No, frankly. But "should" is only wishful thinking at the moment.

The media needs the camera turned back on themselves for a change, and only by demanding they conform equally to both sides of bigotry issues are we going to begin to get fair, balanced and possibly - sensible reporting on issues.

They're getting a free ride at the moment.

Posted by: Kate | 2004-06-29 3:17:58 PM


What's so frustrating about the media is that if Brison had said this a year ago, when he was still a conservative, they would be roasting him slowly over an open fire.
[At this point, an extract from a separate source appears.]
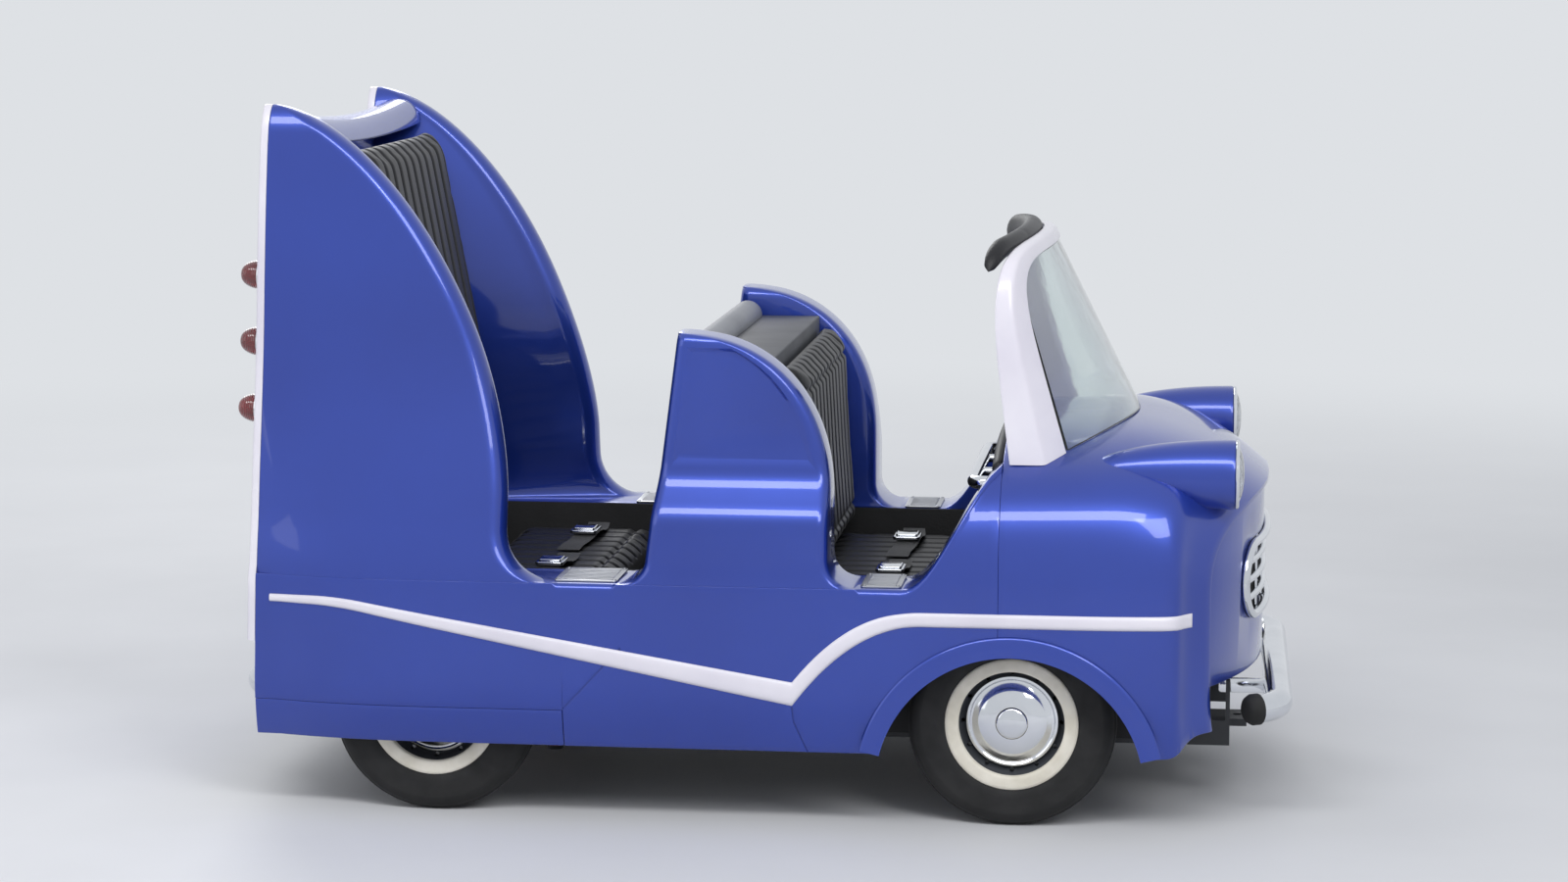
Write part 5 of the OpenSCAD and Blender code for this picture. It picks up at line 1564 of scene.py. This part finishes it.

But Brison is now a brave truth teller - and to call him on this is to ruin the narrative they hold so dear.

Posted by: Sean | 2004-06-29 3:31:13 PM


Kate, I think a more effective tactic is to give the east reasons to respect the west.

Posted by: Sean | 2004-06-29 3:55:56 PM


"Kate, I think a more effective tactic is to give the east reasons to respect the west."

How about calculating the economic fallout of Ontario finding itself solely responsible for transfer payments to Quebec and the Maritimes?


Posted by: Kate | 2004-06-29 4:52:52 PM


Maybe it's the Newfie in me, but playing by the PC terms of the socially engineered masses is not going to be much fun. Actually I refuse to do it. What happened to the good old days of mud slinging and character assasinations? I'm all for it. The absence of a lively media in this country has created an endless pipeline of meat and potatoes robotic drones and pundits. Name a Canadian conservative media type *other than Steyn* that makes you smile - or laugh? We need a zippy sauce on those potatoes, we need a sense of humour, we need to laugh off these shrill harpies and show them up for the idiots that they are rather than play by their dreary PC rules.

Posted by: Snowflake | 2004-06-29 5:55:24 PM


"How about calculating the economic fallout of Ontario finding itself solely responsible for transfer payments to Quebec and the Maritimes?"

I love the way you think. :)

Posted by: Sean | 2004-06-29 6:24:34 PM


If you feel strongly enough, go punch his lights out, or p--s on his boots. Otherwise for God's sake, shut up. The left yammers; the right acts.